Monday, November 30, 2009

The ticking time bomb in Dubai finally exploded late last week.

On the eve of their most important Muslim holiday, which happened to coincide with the eve of Thanksgiving in the west, Dubai authorities made two statements spaced a few hours apart.

The first– that the heavily indebted, government-owned flagship holding company Dubai World had successfully raised a few billion dollars.  Investors collectively exhaled, temporarily relieved that the company would be able to make good on its colossal debt payments.

The second statement came only hours later: Dubai World announced that it was asking creditors for a standstill on its outstanding debt… in other words, everything freezes– no more payments.

It’s a real life example of the adage, “If you owe the bank $100K and can’t pay, you have a problem. If you owe the bank $100 million and can’t pay, the bank has a problem.”

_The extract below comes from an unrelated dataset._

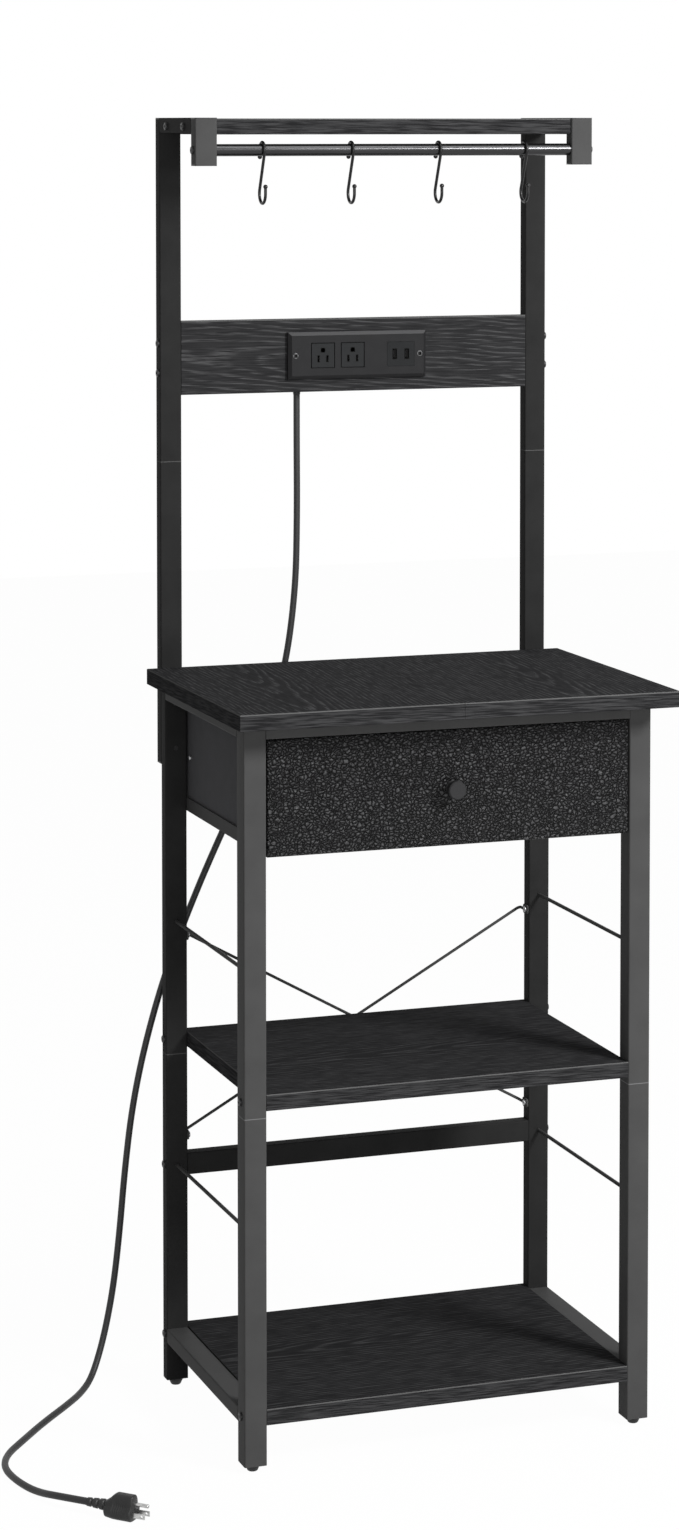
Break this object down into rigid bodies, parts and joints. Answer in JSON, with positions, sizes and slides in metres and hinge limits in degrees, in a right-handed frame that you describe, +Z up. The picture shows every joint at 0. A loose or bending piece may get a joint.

In Dubai’s case it’s around $80 billion.

Default and debt restructuring occur all the time, especially in the worst downturn of modern history.  The part that stings investors about Dubai, though, is the utter lack of transparency and potential subterfuge. For months, the emirate has been reassuring investors that it would be able to raise money and make its debt payments. 

Even Dubai’s ruler, Sheikh Mohammed gave worried investors the “talk to the hand” earlier this month, insisting that Dubai World (essentially his personal holding company) would be well capitalized and supported by Abu Dhabi, its rich neighbor.

Just a few weeks later, after months of tap-dancing, Dubai finally pulled back the curtain and confirmed investors’ fears– it had run out of cash. The nonchalant, innocuous way in which it was handled, however, will continue to infuriate investors for a very long time.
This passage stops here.